The Cassini spacecraft, which is currently orbiting around Saturn, has given us many stunning images. And it has made some stunning discoveries.

One such discovery is that plumes of water ice are venting from one of Saturn’s small moons, Enceladus:

Plumes of ice venting from Enceladus.

Plumes of ice venting from Enceladus.

This was a complete surprise. Enceladus was thought to be too small to be geologically active.

Since the initial discovery, there have since been several close encounters. Indeed, Cassini has flown through the plumes and various molecules have been detected, including water and even organic chemicals.

Plumes of icy particles venting from Enceladus.

Plumes of icy particles, water vapour and organic compounds spray out from the tiger stripes near the south pole of Saturn’s moon Enceladus.

Before we get to some detailed images of the surface and the vents, let’s first take a look at some eye candy:

The ice-covered moon, Enceladus.

The ice-covered moon, Enceladus.

Enceladus, Saturn's rings and Titan.

Enceladus, Saturn’s rings and Titan in the distance.
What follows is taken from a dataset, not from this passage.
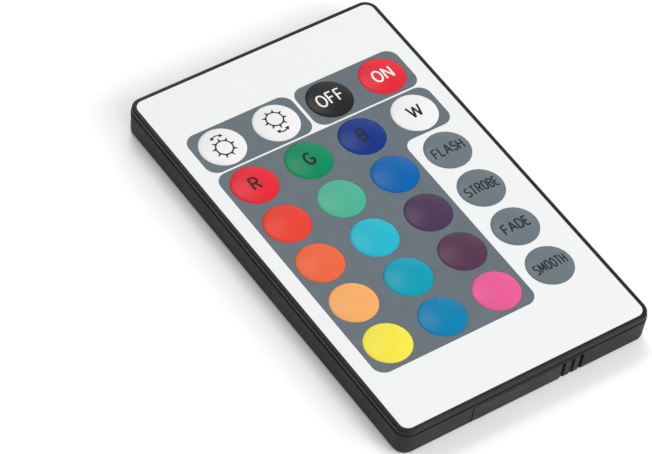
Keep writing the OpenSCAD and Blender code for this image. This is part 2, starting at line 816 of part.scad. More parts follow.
module key_smooth() { color("#6b757c") key(key_place(3, 5)); }

lower_case();
upper_frame();
overlay_tape();
face_overlay();
grey_fields();
battery_tray();
tray_latch();
cell_can();
cell_gasket();
cell_cap();
circuit_board();
snap_domes();
dome_spacer_film();
controller_chip();
clock_crystal();
radio_resonator();
rf_transistor();
tank_capacitor();
chip_capacitors();
chip_resistors();
loop_antenna();
cell_rim_contact();
cell_cap_contact();
key_brighter();
key_dimmer();
key_off();
key_on();
key_red();
key_green();
key_blue();
key_white();
key_light_red();
key_sea_green();
key_mid_blue();
key_flash();
key_orange();
key_cyan();
key_purple();
key_strobe();
key_apricot();
key_teal();
key_plum();
key_fade();
key_yellow();
key_sky_blue();
key_pink();
key_smooth();
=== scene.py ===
"""The looks of a slim remote control for coloured lighting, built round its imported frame."""

import math

import bmesh
import bpy
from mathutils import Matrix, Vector, geometry


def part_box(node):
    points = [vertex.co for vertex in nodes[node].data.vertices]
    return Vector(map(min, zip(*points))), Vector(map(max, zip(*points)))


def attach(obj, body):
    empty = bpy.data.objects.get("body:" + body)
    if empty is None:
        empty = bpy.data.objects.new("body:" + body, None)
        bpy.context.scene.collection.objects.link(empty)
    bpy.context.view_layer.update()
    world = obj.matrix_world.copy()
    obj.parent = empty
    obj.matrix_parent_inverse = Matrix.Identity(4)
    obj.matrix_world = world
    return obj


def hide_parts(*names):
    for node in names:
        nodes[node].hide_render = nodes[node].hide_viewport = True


MM = 0.001
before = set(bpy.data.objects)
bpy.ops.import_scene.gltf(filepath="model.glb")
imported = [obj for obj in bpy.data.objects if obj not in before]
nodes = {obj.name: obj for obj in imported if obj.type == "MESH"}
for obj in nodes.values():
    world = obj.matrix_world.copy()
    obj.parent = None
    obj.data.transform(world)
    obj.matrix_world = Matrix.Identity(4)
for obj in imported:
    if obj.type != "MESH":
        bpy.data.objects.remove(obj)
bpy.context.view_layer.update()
scene = bpy.context.scene

# Camera at the photograph's viewing angle, in metres, degrees and millimetres of focal length. These
# numbers come from a program that fitted a camera to the photograph
CAMERA_PLACE = (-0.29441, -0.33236, 0.51137)
CAMERA_ANGLES = (40.63, -5.165, -34.30)
CAMERA_LENS = 217.6
CAMERA_NEAR = 0.01
CAMERA_FAR = 10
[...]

Enceladus backdropped by ring shadows on Saturn.

Enceladus backdropped by ring shadows on Saturn.

Enceladus in front of Saturn's Rings and rings' shadows.

Enceladus in front of Saturn’s Rings and rings’ shadows.

Now for some bigger, more details images:

The North Polar Region of Enceladus

This is a three-image mosaic and is one of the highest resolution images of Enceladus’ north polar region. Click for 3380 x 2211 version.

And in this image you can see the “tiger stripes” – these are where the ice plumes vent from (click for 3237 x 3812 version):

Fresh tiger stripes on Enceladus

A high resolution Cassini image of Enceladus from a close flyby showing newly created ‘tiger stripes’ – shown here in false-colour blue. The so-called tiger stripes are known to vent ice from the moon’s interior and actually create and sustain one of Saturn’s rings – the E-ring. Click for 3237 x 3812 version.

Enceladus Trailing Hemisphere

This image was created from 16-images and shows the “trailing hemisphere” – the side of Enceladus that always faces away from the direction of the satellite’s orbital motion around Saturn. Click for 8804 x 8804 version.

Enceladus Mosaic

This image was created from four high resolution images taken by the Cassini spacecraft narrow angle camera. The view is about 300 kilometres across and shows the faults, fractures, folds, troughs and craters. Click for 3750 x 2876 version.

Close-up of the south polar terrain and the tiger stripe fractures.

Close-up of the south polar terrain and the tiger stripe fractures. Click for 5500 x 7700 version.

A flattened map of the surface (click for the 7200 x 3600 version):

This mosaic shows a global map of Enceladus.

This mosaic shows a global map of Enceladus.